As 2026 kicks into gear, many investors will be reviewing their portfolios in anticipation of the year ahead, but what exactly should they be thinking about when they do so? The market is incredibly dynamic and looks considerably different than it did just a few years ago: interest rates are higher, the AI trade has exploded, and the political environment is highly complex and ever-changing. No one is going to be able to predict exactly what happens in 2026, but there are steps that investors can take to prepare for the new and unknown that lies ahead.
Ensure That Your Portfolio is Still Aligned with Your Goals
Not only do markets change, but goals and life circumstances change too. Because of this, it is important for investors to regularly asses their life and financial goals, and evaluate whether their current portfolio and financial plan are aligned to help realize them. Investors should take stock of any major life changes to determine if their goals have shifted since their last financial review. Even if goals are unchanged, investors should be assessing major unintended changes to their portfolio (i.e. high concentrations of one particular kind of stock) to make sure that their portfolio is still aligned with their goals.
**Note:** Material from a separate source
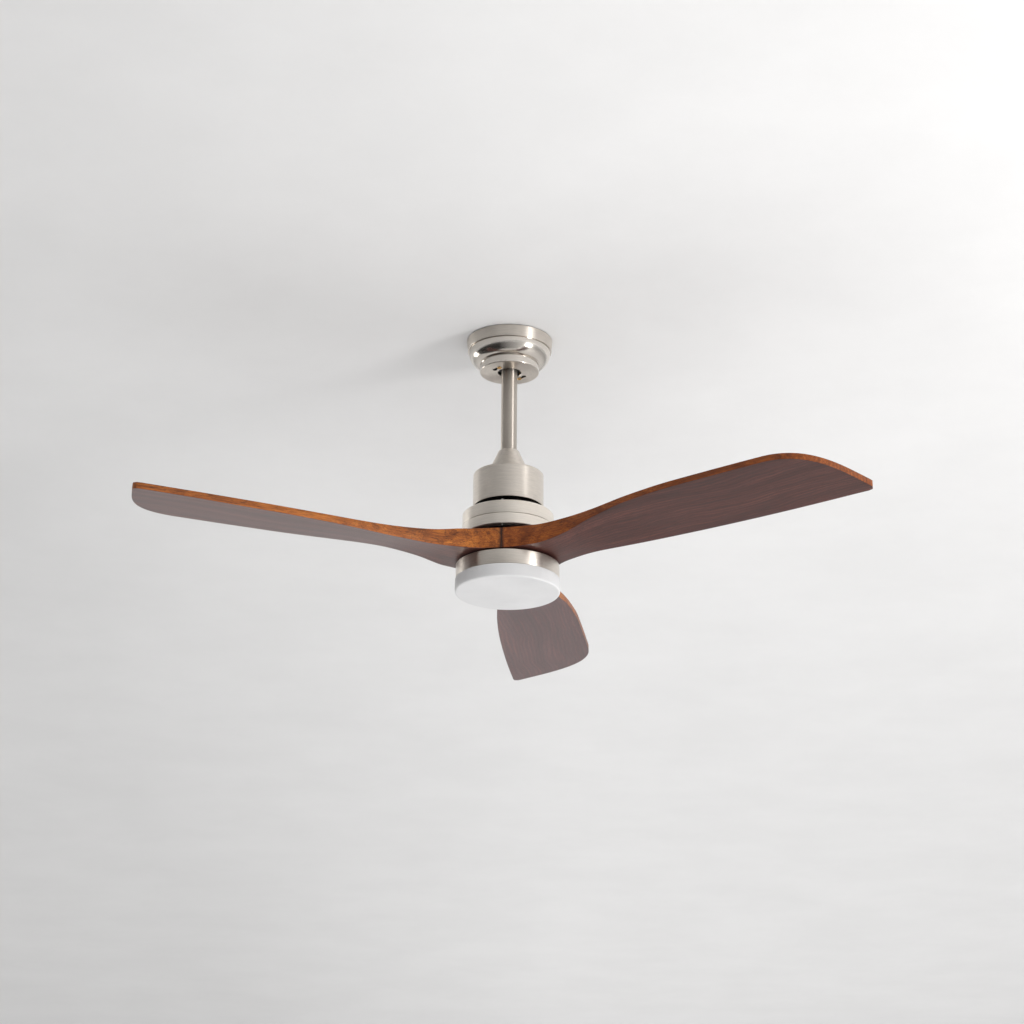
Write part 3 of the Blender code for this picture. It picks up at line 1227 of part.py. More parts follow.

Review Exposures and High Concentrations
The explosion of the AI trade is as good a reminder as any for investors to periodically review their holdings, but more importantly to review their exposures and concentrations. The last 3-4 years have seen significant price appreciation, particularly in technology stocks. Because of this, many investors may now hold a significantly greater proportion of technology names to other types of stocks than they once did. The varying performance of different sectors and industries can alter the composition of our portfolios, which is why it is imperative that investors regularly review their holdings to ensure that they are properly diversified and aligned with their goals.
Make Sure That Your Cash is Working for You
While interest rates are trending downward, we are certainly far from the ultra-low-interest rate environment that dominated the 10+ years following the great financial crisis. As such, it is vitally important that if investors are holding considerable levels of cash above what their financial plan calls for that they put it to use. Whether that is in money market funds, fixed-income, or even further stock purchases if their plan allows, earning a return on that cash is far better than letting inflation eat away at it.
The most important piece of advice for 2026 though? Not to overreact. If 2025 taught us anything, its that the market can experience massive fluctuations that are incredibly difficult to predict. Trying to time the market last year would likely have proved futile, and potentially meant missing out on considerable appreciation. As we enter another year clouded with uncertainty, the best thing that investors can do is to avoid making rash decisions by sticking to a sound financial plan aligned with your goals.